Back a little early at the cable car the staff said I could jump straight on and by chance I had the cabin to myself apart from the operator so I could move around freely to make the most of a truly remarkable experience.

I retraced my route to Sisian stopping briefly at Armenia's equivalent of Stonehenge, Zorats Karer, where perhaps 8,000 years ago numerous vertical stones were laid out in circles and lines. A Slovenian woman was heading to Tatev as well but didn't know about the cave village, she was delighted that we had visited Skocjan Cave in her country only a couple of years ago.

I briefly considered staying up by the high reservoir but looming black clouds and the forecast of rain convinced me to return to Yeghegnadzor and try out the Crossroads Camping which has been a good decision. There are few campsites in Armenia and I doubt any would surpass this one. Laid out amongst fruit trees currently in blossom are areas for tents, some raised covered platforms for summer sleeping and two lovely old busses converted for sleeping in with very charming floral decor.

Alongside is the area for campers which I had to myself so I was soon topped up with water and plugged in with a good view across the valley. The shower facilities were clean and efficient although the washing machine was out of order but the ever helpful Svetlana insisted I could use the family machine over at the house.
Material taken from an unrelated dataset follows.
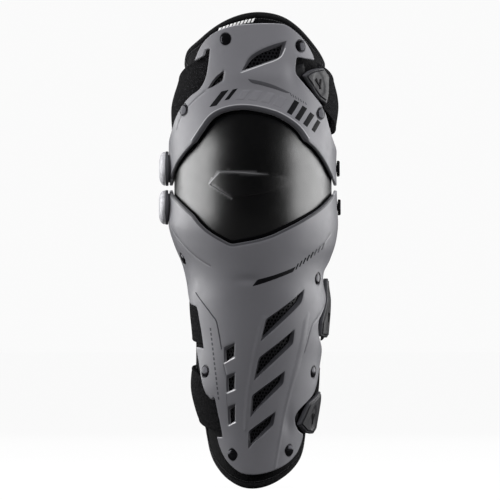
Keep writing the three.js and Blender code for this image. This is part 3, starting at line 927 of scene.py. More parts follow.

Later a young Iranian couple turned up to stay in a room and we had a bit of a chat with her limited English and Google Translate filling in with Persian as necessary!



My timing has worked well as today has so far seen persistent rain which is forecast to clear overnight so I've been dryIng the laundry courtesy of the fan heater and planning my last ten days or so in Armenia which will revolve around the capital Yerevan and of a few sights to the north en route back to Georgia and Tbilisi by the 6th for a VIP visitor.